Muchos hoy repiten los errores de Sodoma sin reconocerlos. Algunos se refugian en el exceso de moralismo para señalar a los demás, sin advertir su propia falta de misericordia. Otros confunden libertad con capricho y amor con placer. Pero yo no vine a condenar, sino a despertar. Lo que destruyó a Sodoma no fue la falta de normas, sino la pérdida del asombro ante la santidad. Cuando el ser humano deja de ver en el otro un reflejo de Dios, el mal se hace norma y la mentira se disfraza de progreso.
Sin embargo, aun en medio de la ruina, mi misericordia permanece. Si en Sodoma se hubiese encontrado un puñado de justos, la ciudad habría sido salvada. Y te digo más: bastaría un alma verdaderamente arrepentida para abrir la puerta del perdón. Así de grande es la compasión del Padre. No es el pecado lo que tiene la última palabra, sino la conversión. Si la humanidad vuelve su mirada a Dios, incluso las ruinas pueden florecer.
No busques en la historia una excusa para juzgar a otros, sino una llamada a examinar tu propio corazón. Cada vez que eliges la indiferencia en lugar de la compasión, levantas una pequeña Sodoma dentro de ti. Y cada vez que amas, perdonas y ayudas al débil, edificas una Jerusalén nueva. La justicia de Dios no consiste en destruir, sino en restaurar el orden que el pecado ha deformado. Pero si el hombre insiste en vivir contra ese orden, termina por ser consumido por el fuego que él mismo enciende.
Hijo mío, el mensaje de Sodoma y Gomorra no es solo advertencia, sino esperanza. Allí donde la humanidad fracasa, la gracia puede empezar de nuevo. Si el pecado multiplica las ruinas, mi amor multiplica las oportunidades. No olvides que fui yo quien descendió al infierno de los hombres para rescatar a los perdidos. Y aun en el corazón más oscuro, busco una chispa de luz para soplar sobre ella hasta que vuelva a arder.

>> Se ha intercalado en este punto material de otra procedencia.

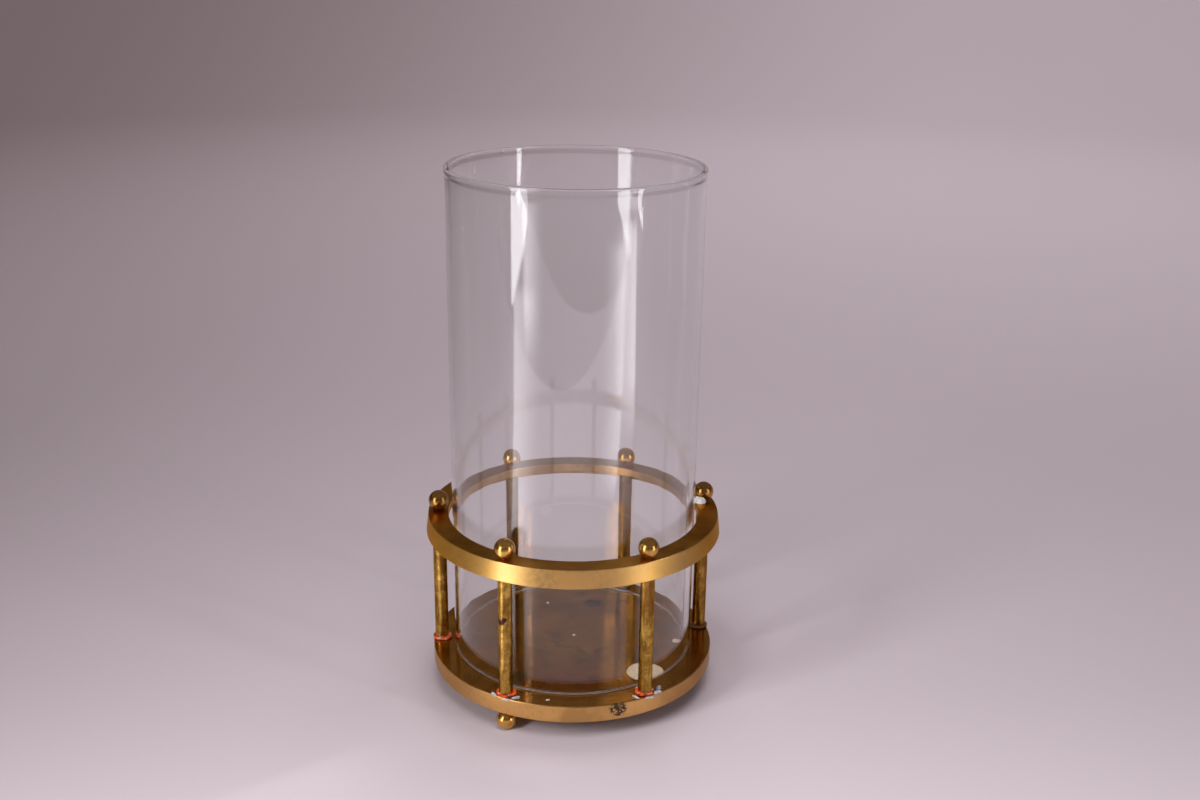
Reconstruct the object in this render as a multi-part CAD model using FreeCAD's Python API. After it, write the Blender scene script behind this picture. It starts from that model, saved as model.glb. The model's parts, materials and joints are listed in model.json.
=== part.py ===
import FreeCAD, Part
import math
import os

# Storm glass: a glass chimney standing loose in a cage of brass, with a flat base disc on
# three ball feet, six pillars, a skirted top ring and six ball finials.
# Millimetres, +Z up, origin on the floor under the middle of the base.  The front is -Y.

V = FreeCAD.Vector
UP = V(0, 0, 1)
CENTRE = V(0, 0, 0)

# ---- driving dimensions -------------------------------------------------------------
# places round the base, in degrees from +X; the maker set the pillars out by eye
PILLAR_ANGLES = (241.0, 300.5, 9.0, 63.5, 120.0, 181.0)
PILLAR_CIRCLE_R = 69.4
FOOT_UNDER = (0, 2, 4)          # every other pillar stands on a ball foot

FOOT_D = 10.2
FOOT_FLAT_D = 3.0               # worn flat each foot stands on
FOOT_NECK_D = 5.4
BASE_UNDER_Z = 10.2             # underside of the base above the floor

BASE_R = 73.6
BASE_T = 9.0
BASE_EDGE_R = 0.5               # broken edges of the turned disc

WASHER_D = 10.0                 # fibre washers for the M4 studs
WASHER_HOLE_D = 4.5
WASHER_T = 1.5
WASHER_IN = 0.2                 # pushed this far towards the middle, within the hole's play

PILLAR_D = 7.0
RING_TOP_Z = 93.3
RING_FLANGE_T = 4.6
RING_SKIRT_H = 9.6              # full depth of the outer skirt, from the top face
RING_IN_R = 64.4
RING_TOP_R = 74.6
RING_LOW_R = 75.8               # the outside face flares a little towards the bottom
RING_SKIRT_IN_R = 74.0
RING_EDGE_R = 0.4

BALL_D = 10.3
BALL_SEAT_D = 3.6               # small faced seat where each finial meets the ring

STUD_D = 4.0
STUD_FIT = 0.05                 # radial clearance round every stud
STUD_IN_BALL = 5.6
STUD_IN_FOOT = 5.2
STUD_IN_PILLAR = 10.0
PILLAR_HOLE_SPARE = 1.0         # each blind hole runs on this far past its stud
STUD_END = 0.4                  # chamfer on the stud ends

SCREW_D = 3.0                   # countersunk screws under the pillars that have no foot
SCREW_HEAD_D = 5.6
SCREW_CONE_H = 1.3
SCREW_SINK = 0.4                # the head lies this far below the underside of the base
SCREW_SLOT_W = 0.8
SCREW_SLOT_D = 0.7

GLASS_R = 62.5
GLASS_WALL = 2.5
GLASS_BOTTOM_GAP = 0.3
GLASS_TOP_Z = 270.0
GLASS_BEAD_R = 1.5              # fire-polished rim, swollen to the outside only
GLASS_BEAD_BLEND = 3.0          # height over which the rim runs back to the plain wall
GLASS_FOOT_CHAMFER = 0.4

OVERCUT = 1.0                   # how far a cutting tool runs past the face it opens

# ---- levels that follow -------------------------------------------------------------
BASE_TOP_Z = BASE_UNDER_Z + BASE_T
WASHER_TOP_Z = BASE_TOP_Z + WASHER_T
FLANGE_UNDER_Z = RING_TOP_Z - RING_FLANGE_T
SKIRT_LOW_Z = RING_TOP_Z - RING_SKIRT_H
STUD_HOLE_D = STUD_D + 2 * STUD_FIT
SCREW_HOLE_D = SCREW_D + 2 * STUD_FIT

os.makedirs("parts", exist_ok=True)


def save(name, shape):
    """Write one piece as its own STEP file."""
    shape.exportStep("parts/" + name + ".step")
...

Por eso, no temas por el mundo, sino ámalo con la verdad. No participes en su corrupción, pero no lo desprecies. Yo sigo caminando entre las ciudades del hombre, esperando ser reconocido. Y cada vez que una sola alma se vuelve a mí, una parte de Sodoma se redime. Porque donde el pecado abundó, sobreabundó la gracia. Y esa gracia, hijo mío, no dejará de buscarte hasta que en cada corazón, aun en el más herido, resplandezca de nuevo la luz del Amor eterno.